Locate the line that contains "Model this object" in the entries below. Retype it and all following lines through the final one, character for character.

_Excerpted data_:
========================================

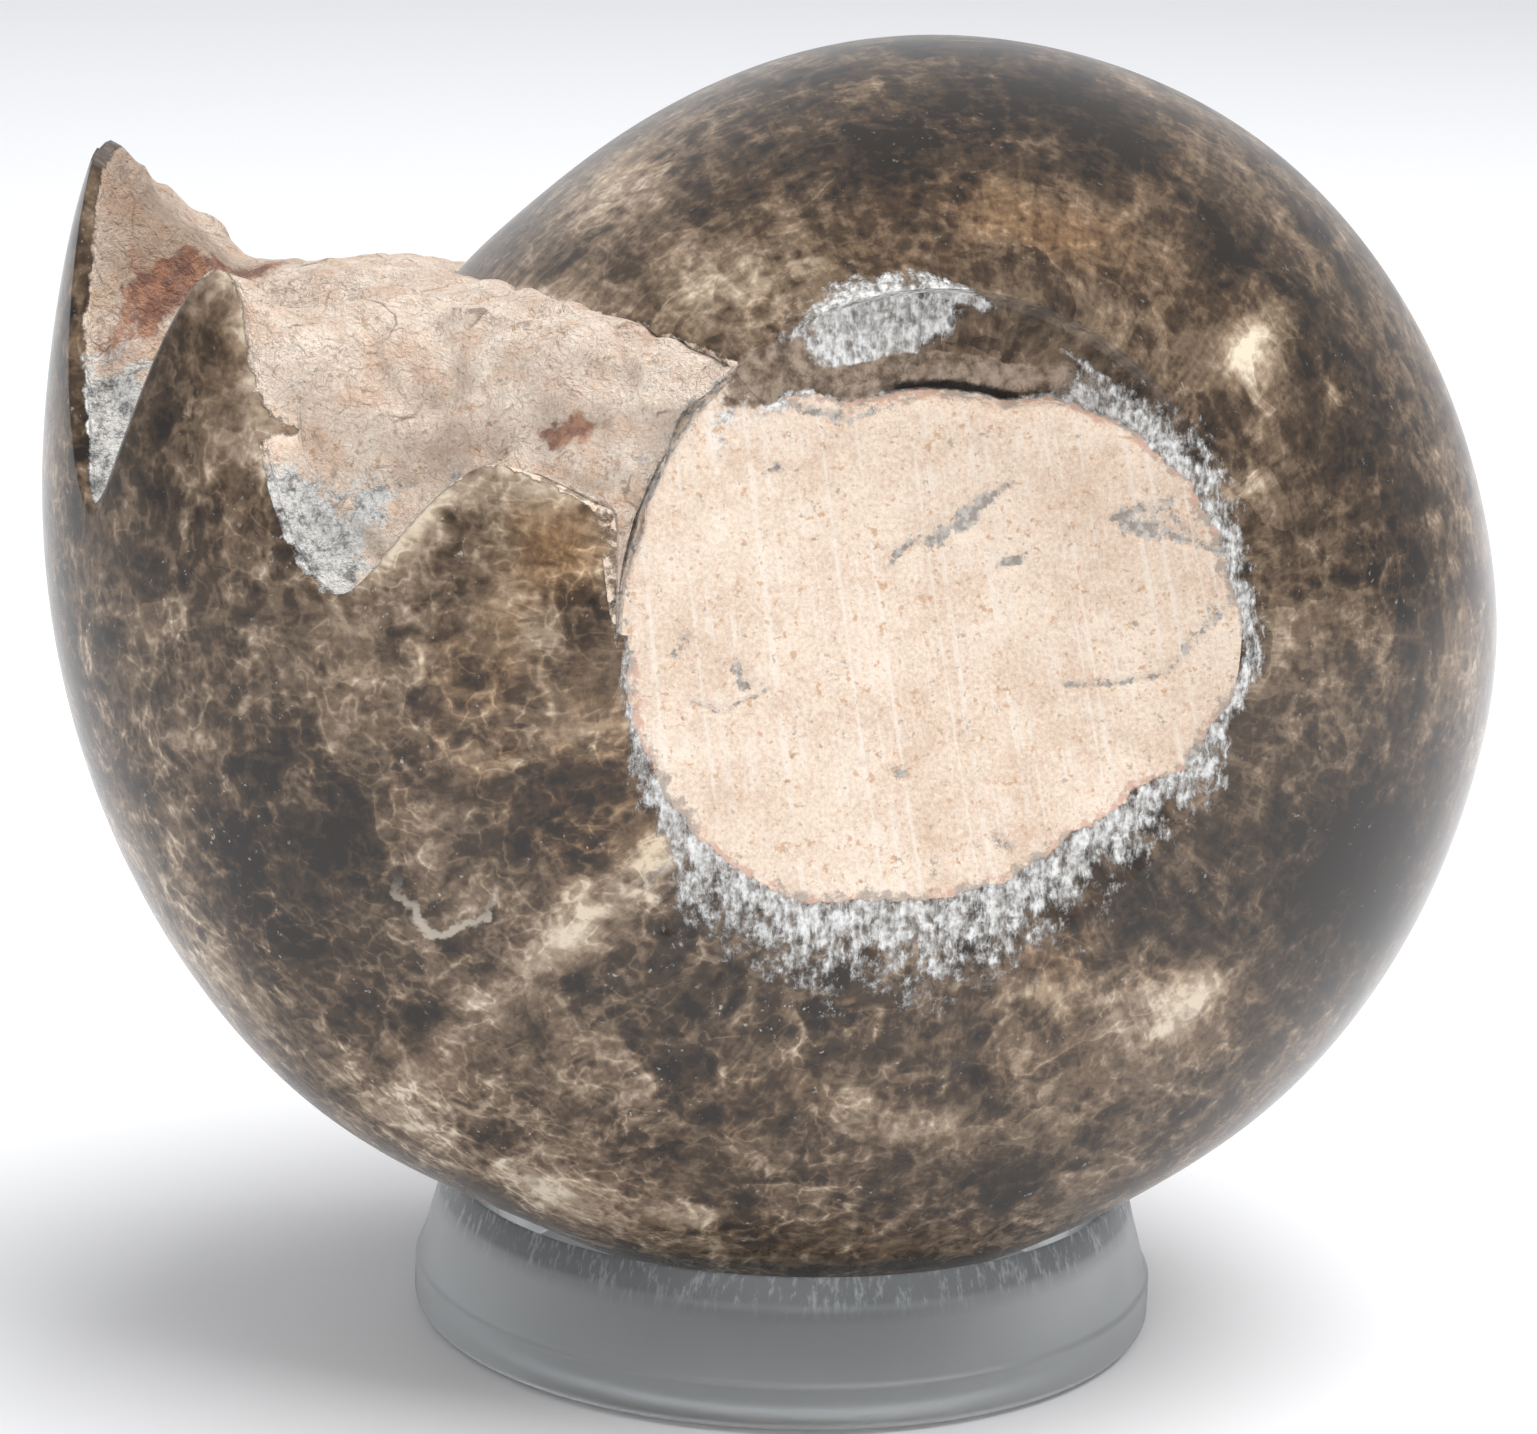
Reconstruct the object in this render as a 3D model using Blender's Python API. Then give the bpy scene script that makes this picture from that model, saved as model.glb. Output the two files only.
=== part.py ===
"""Polished Vascoceras ammonite, broken off at a septum, resting on a clear acrylic ring.

Metres, +Z up. The coil lies in the XZ plane and its axis is Y. The flat that the photo shows faces -Y.
Angles in the coil plane are measured from +X towards +Z, and the shell grows clockwise, from the notch
at the upper left over the top, the right side and the base back to the upper left.
"""
import bpy
import numpy as np

MM = 0.001

# The coil: the venter is its outer edge, and the notch is where the last whorl leaves the one before it
VENTER_RADIUS = 59.1 * MM
GROWTH_PER_RADIAN = 0.0897
LAST_FLARE = 0.0169
FLARE_START = 4.4
SWELL_TURNS = np.radians([0.0, 38.0, 100.0, 156.0, 292.0, 360.0])
SWELL_HEIGHTS = np.array([2.0, -0.25, 0.28, 0.4, 0.35, 1.0]) * MM
SWELL_SPREADS = np.radians([14.0, 15.0, 18.0, 12.0, 22.0, 11.0])
NOTCH_ANGLE = np.radians(150.0)
COIL_LEAN = np.radians(6.0)
COIL_HEIGHT = 52.7 * MM

# The two flats that were sawn across the umbilici, an oval on each side, the same distance from the middle
FLAT_OFFSET = 32.0 * MM
FLAT_CENTRE_X = -3.8 * MM
FLAT_HALF_LENGTH = 20.2 * MM
FLAT_HALF_HEIGHT = 21.3 * MM
MOST_HALF_WIDTH = 44.0 * MM

# The saw recess: a ledge broken out of the near flat along its upper edge
LEDGE_DEPTH = 2.2 * MM
LEDGE_ANGLE = np.radians(83.0)
LEDGE_SPREAD = np.radians(27.0)
LEDGE_PLACE = 0.86
LEDGE_WIDTH = 0.075

# The underside: fuller on the near side, hollowed on either hand where it rests, with a small ground flat
BELLY_HEIGHT = 1.0 * MM
BELLY_TURN = np.radians(244.0)
BELLY_SPREAD = np.radians(38.0)
BELLY_PLACE = -0.45
BELLY_WIDTH = 0.2
REST_TURNS = np.radians([220.0, 271.0])
REST_DEPTHS = np.array([1.6, 1.2]) * MM
REST_SPREADS = np.radians([13.0, 12.0])
REST_WIDTH = 0.35
REST_FLAT_HEIGHT = 4.4 * MM

# The broken end follows the suture: place across the whorl (-1 near flat, 0 venter, 1 far flat) and angle
SUTURE_PLACES = [-1.0, -0.92, -0.83, -0.67, -0.475, -0.26, 0.0, 0.16, 0.32, 0.52, 0.76, 1.0]
SUTURE_DEGREES = [182.0, 162.5, 161.4, 177.3, 155.5, 173.0, 152.2, 150.7, 151.0, 172.0, 158.0, 182.0]
INNER_PLACES = [-1.0, -0.7, -0.55, 0.0, 0.6, 1.0]
INNER_DEGREES = [135.0, 138.9, 142.6, 145.5, 142.0, 134.0]
CREST_HEIGHT = 20.2 * MM
CREST_DROP = 4.0 * MM
CREST_FAR_RISE = 7.5 * MM
LOBE_START = 0.12
LOBE_REACH = 0.5

# The ring stand, a turned piece of clear acrylic
RING_CENTRE_X = -4.9 * MM
RING_CENTRE_Y = 1.2 * MM
RING_BASE_RADIUS = 26.1 * MM
RING_TOP_RADIUS = 24.4 * MM
RING_BORE_RADIUS = 20.4 * MM
RING_HEIGHT = 10.3 * MM
RING_BAND_HEIGHT = 3.2 * MM
RING_SEAT_DEPTH = 3.6 * MM
RING_EDGE = 0.5 * MM
RING_STEPS = 72

# How finely the stone's faces are cut
WHORL_COLUMNS = 76
BREAK_COLUMNS = 12
FLANK_ROWS = 30
FLAT_ROWS = [0.35, 0.62, 0.76, 0.82, 0.88, 0.94]


def clear_scene():
    for item in list(bpy.data.objects):
        bpy.data.objects.remove(item, do_unlink=True)


def principled(name, colour, roughness, metallic=0.0, transmission=0.0):
    material = bpy.data.materials.new(name)
    material.use_nodes = True
    shader = material.node_tree.nodes["Principled BSDF"]
    shader.inputs["Base Color"].default_value = (*colour, 1.0)
    shader.inputs["Roughness"].default_value = roughness
    shader.inputs["Metallic"].default_value = metallic
    shader.inputs["Transmission Weight"].default_value = transmission
    return material


def venter_radius(turn):
    """A logarithmic spiral over the turn angle, with a slight flare and low swells and hollows."""
    spiral = VENTER_RADIUS * np.exp(-GROWTH_PER_RADIAN * (2 * np.pi - turn))
    flare = np.clip((turn - FLARE_START) / 2.0, 0.0, None) ** 2
    away = (turn[..., None] - SWELL_TURNS) / SWELL_SPREADS
    swell = (SWELL_HEIGHTS * np.exp(-away ** 2)).sum(axis=-1)
    return spiral * (1 + LAST_FLARE * flare) + swell


def underside(turn, across):
    """Height of the near side's belly, less the depth of the two hollows that rest on the ring."""
    belly = BELLY_HEIGHT * np.exp(-((turn - BELLY_TURN) / BELLY_SPREAD) ** 4)
    belly = belly * np.exp(-((across - BELLY_PLACE) / BELLY_WIDTH) ** 2)
    away = (turn[..., None] - REST_TURNS) / REST_SPREADS
    hollow = (REST_DEPTHS * np.exp(-away ** 2)).sum(axis=-1)
    return belly - hollow * np.exp(-(across / REST_WIDTH) ** 2)


def flat_radius(angle):
    """Distance from the coil axis to the oval rim of the sawn flat, along each angle."""
    across, up = np.cos(angle), np.sin(angle)
    a = (across / FLAT_HALF_LENGTH) ** 2 + (up / FLAT_HALF_HEIGHT) ** 2
    b = -2 * across * FLAT_CENTRE_X / FLAT_HALF_LENGTH ** 2
    c = (FLAT_CENTRE_X / FLAT_HALF_LENGTH) ** 2 - 1
    return (-b + np.sqrt(b * b - 4 * a * c)) / (2 * a)


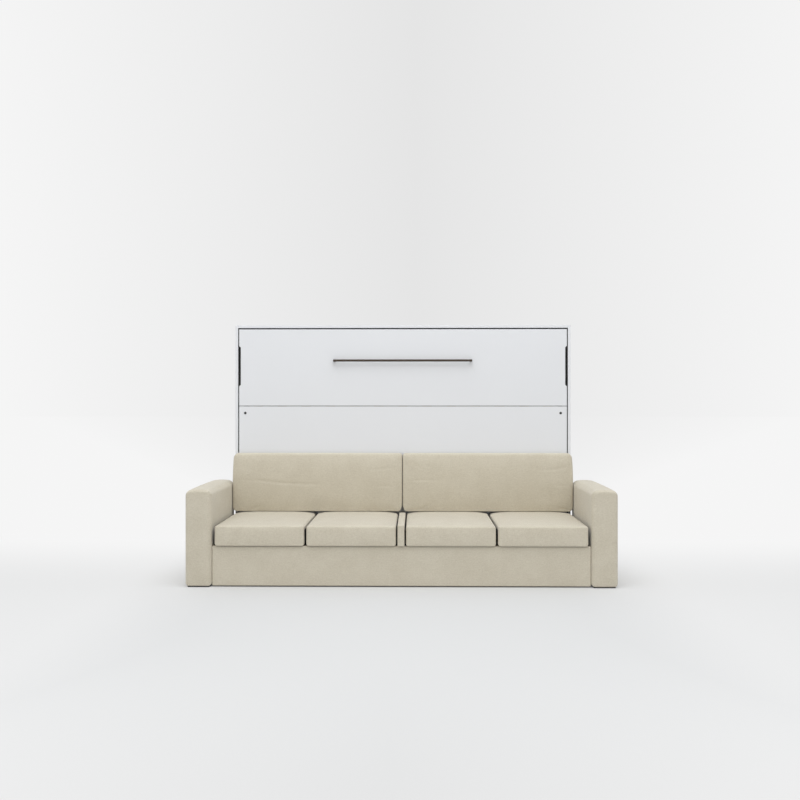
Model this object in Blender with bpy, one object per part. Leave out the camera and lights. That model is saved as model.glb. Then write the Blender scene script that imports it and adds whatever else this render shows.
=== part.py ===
"""A horizontal wall bed with a sofa in front of it, shown with the bed folded away.

X runs along the bed, +Y runs into the wall and +Z is up. The origin is on the floor under the middle
of the whole object. All sizes are in metres.
"""
import math

import bmesh
import bpy
from mathutils import Matrix, Vector

for old in list(bpy.data.objects):
    bpy.data.objects.remove(old, do_unlink=True)

# Fits
GAP = 0.0003
OVERRUN = 0.002
BEARING_CLEARANCE = 0.0005
ROUND_SIDES = 24
SMALL_ROUND_SIDES = 16
SMOOTH_ANGLE = math.radians(40)
DOME_POWER = 4

# Cabinet
CABINET_DEPTH = 0.450
BOARD = 0.019
BACK_BOARD = 0.004
BOARD_BEVEL = 0.0008
BOTTOM_LIFT = 0.060
WALL_RAIL_HEIGHT = 0.100

# Door panels
DOOR_SIDE_GAP = 0.004
DOOR_TOP_GAP = 0.0065
DOOR_BELOW_FRAME = 0.015
PLINTH_GAP = 0.007
SPLIT_GAP = 0.004
BOLT_CAP_RADIUS = 0.008
BOLT_CAP_HEIGHT = 0.0015
BOLT_RADIUS = 0.004
BOLT_BELOW_SPLIT = 0.042

# Grip cups in the side edges of the upper panel
GRIP_LENGTH = 0.254
GRIP_DEPTH = 0.0105
GRIP_CHAMFER = 0.009
GRIP_WALL = 0.0018
GRIP_BELOW_TOP = 0.232

# Bar handle
HANDLE_LENGTH = 0.872
HANDLE_HEIGHT = 0.0135
HANDLE_BAR_DEPTH = 0.010
HANDLE_REACH = 0.034
HANDLE_POST_WIDTH = 0.014
HANDLE_BELOW_TOP = 0.1975
HANDLE_BEVEL = 0.0018

# Long leaf hinge between the bed and the upper panel, and the strip that panel stands on
LEAF_METAL = 0.0015
LEAF_HEIGHT = 0.040
LEAF_INSET = 0.058
LEAF_BRIDGE = 0.0024
LEAF_BRIDGE_STEP = 0.0006
KNUCKLE_RADIUS = 0.0038
KNUCKLE_COUNT = 9
KNUCKLE_GAP = 0.0005
KNUCKLE_TO_LEAF = 0.0013
LEAF_PIN_RADIUS = 0.0025
LEAF_AXIS_BELOW_TOP = 0.006
EDGE_STRIP_HEIGHT = 0.0025
EDGE_STRIP_THICKNESS = 0.014
FLOOR_CLEARANCE = 0.001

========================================

_Response to the exercise_:
Model this object in Blender with bpy, one object per part. Leave out the camera and lights. That model is saved as model.glb. Then write the Blender scene script that imports it and adds whatever else this render shows.
=== part.py ===
"""A horizontal wall bed with a sofa in front of it, shown with the bed folded away.

X runs along the bed, +Y runs into the wall and +Z is up. The origin is on the floor under the middle
of the whole object. All sizes are in metres.
"""
import math

import bmesh
import bpy
from mathutils import Matrix, Vector

for old in list(bpy.data.objects):
    bpy.data.objects.remove(old, do_unlink=True)

# Fits
GAP = 0.0003
OVERRUN = 0.002
BEARING_CLEARANCE = 0.0005
ROUND_SIDES = 24
SMALL_ROUND_SIDES = 16
SMOOTH_ANGLE = math.radians(40)
DOME_POWER = 4

# Cabinet
CABINET_DEPTH = 0.450
BOARD = 0.019
BACK_BOARD = 0.004
BOARD_BEVEL = 0.0008
BOTTOM_LIFT = 0.060
WALL_RAIL_HEIGHT = 0.100

# Door panels
DOOR_SIDE_GAP = 0.004
DOOR_TOP_GAP = 0.0065
DOOR_BELOW_FRAME = 0.015
PLINTH_GAP = 0.007
SPLIT_GAP = 0.004
BOLT_CAP_RADIUS = 0.008
BOLT_CAP_HEIGHT = 0.0015
BOLT_RADIUS = 0.004
BOLT_BELOW_SPLIT = 0.042

# Grip cups in the side edges of the upper panel
GRIP_LENGTH = 0.254
GRIP_DEPTH = 0.0105
GRIP_CHAMFER = 0.009
GRIP_WALL = 0.0018
GRIP_BELOW_TOP = 0.232

# Bar handle
HANDLE_LENGTH = 0.872
HANDLE_HEIGHT = 0.0135
HANDLE_BAR_DEPTH = 0.010
HANDLE_REACH = 0.034
HANDLE_POST_WIDTH = 0.014
HANDLE_BELOW_TOP = 0.1975
HANDLE_BEVEL = 0.0018

# Long leaf hinge between the bed and the upper panel, and the strip that panel stands on
LEAF_METAL = 0.0015
LEAF_HEIGHT = 0.040
LEAF_INSET = 0.058
LEAF_BRIDGE = 0.0024
LEAF_BRIDGE_STEP = 0.0006
KNUCKLE_RADIUS = 0.0038
KNUCKLE_COUNT = 9
KNUCKLE_GAP = 0.0005
KNUCKLE_TO_LEAF = 0.0013
LEAF_PIN_RADIUS = 0.0025
LEAF_AXIS_BELOW_TOP = 0.006
EDGE_STRIP_HEIGHT = 0.0025
EDGE_STRIP_THICKNESS = 0.014
FLOOR_CLEARANCE = 0.001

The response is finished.